Cultura e Spettacoli

Quando la critica non è in grado di criticare

«Presi singolarmente, non facevano mistero della loro ignoranza, strisciavano devoti, prendevano per buona ogni possibile verità e nella loro miseria imploravano soltanto di essere risparmiati di fronte a terzi, davanti ai quali non volevano perdere la faccia. Sul giornale del giorno dopo si leggevano con stupore giudizi e idee che il giorno prima avevano ricevuto in dono, in un tono sicuro di sé, come se fossero tutta farina del loro sacco. A quel punto di sentivano di nuovo i padroni, i superiori (come diceva Mahler), i soci della s.r.l.
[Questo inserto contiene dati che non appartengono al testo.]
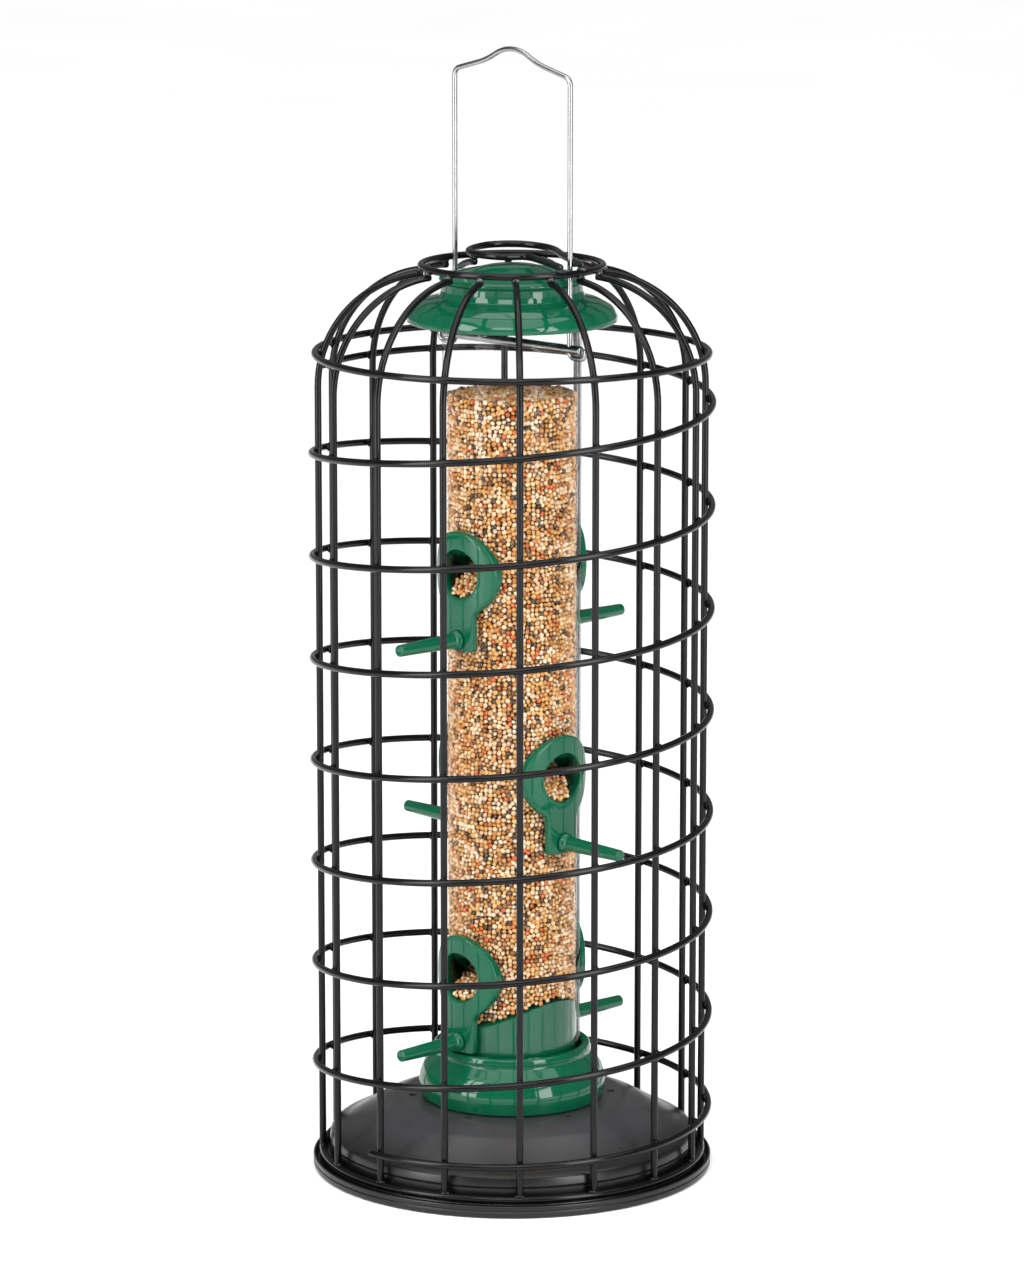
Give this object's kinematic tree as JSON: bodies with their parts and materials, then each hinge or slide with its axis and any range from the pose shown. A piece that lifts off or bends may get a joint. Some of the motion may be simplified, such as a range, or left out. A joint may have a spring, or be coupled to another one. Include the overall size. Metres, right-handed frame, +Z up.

Potenza Mondiale, e si veniva redarguiti.» La categoria impietosamente descritta da Arnold Schönberg in un articolo del 1909 è quella della «critica musicale», spesso ostile o disinformata verso il fondatore della seconda Scuola viennese (soprattutto nella capitale austriaca). Le riflessioni (incluse nella raccolta di abbozzi diaristici Leggere il cielo, a cura di Anna Maria Morazzoni (Il Saggiatore), sui cui contenuti tematici e poetici torneremo nella successiva rubrica, ci hanno ricordato come, nei quasi centodieci anni trascorsi dall'articolo di Schönberg, le cose non siano migliorate. «Critici dello stato d'animo per necessità» imperversano, raccolti in camarille dove i giudizi diventano inappellabili nel circolo della chiacchera. E dietro l'angolo si potrebbero rileggere bestialità come quella che imputava al sommo maestro De Sabata il non approfondimento della partitura del Sansone e Dalila. Quando De Sabata incontrò l'avventato critico gli domandò come cominciasse quella partitura. Silenzio.

«Allora, è lei che non ha approfondito!».